As the newspaper notes, the conference may have represented a breach of the U.K. government’s laws against campus extremism.

TheLondon Studentdiscovered that Toby Young, the head of the New Schools Network, an initiative supported by the U.K. government, attended the conference last year. Young was also on the selection committee of the Fulbright Commission, a program that provides scholarship programs between British and U.S. universities. He has since stepped down from both positions.

Young claims he attended last year’s conference in order to get material for a speech he would later make in Canada about precisely the controversies that intelligence researchers provoke. He did make this speech, and in it he detailed how the invitation-only event, which consisted of 24 attendees, was organized.

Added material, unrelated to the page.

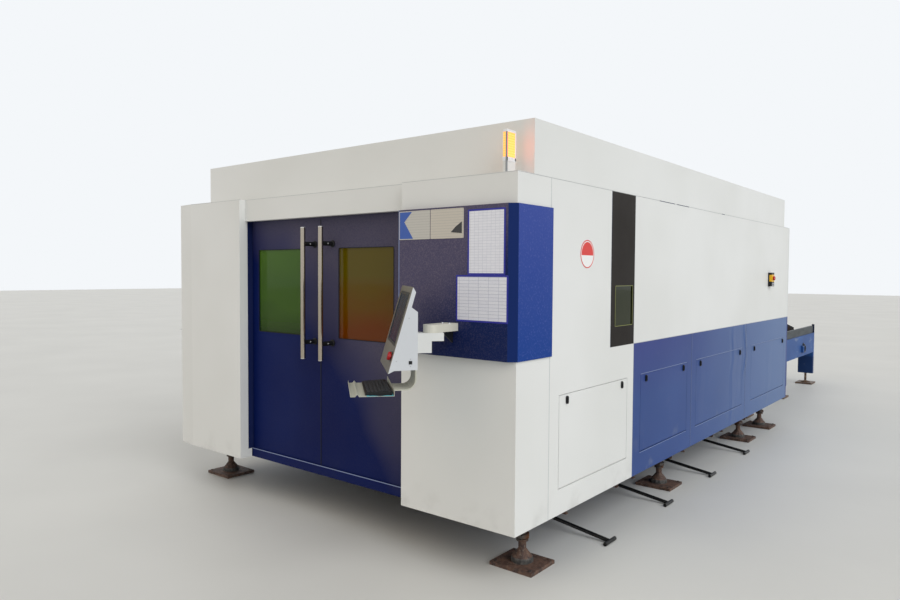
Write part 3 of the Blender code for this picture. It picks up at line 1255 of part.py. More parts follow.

“Attendees were only told the venue at the last minute, an anonymous ante-chamber at the end of a long corridor, called ‘lecture room 22’, and asked not to share this information with anyone else,” Young said. “One of the attendees, on discovering I was a journalist, pleaded with me not to write about the fact that he was there—he didn’t want his colleagues to find out.”

“But these precautions were not unreasonable, considering the reaction that any references to between-group differences in IQ generally provoke,” Young continued.

UCL is consistently ranked among the best universities in world. It is currently ranked No. 7 in the world by the QS World University Rankings.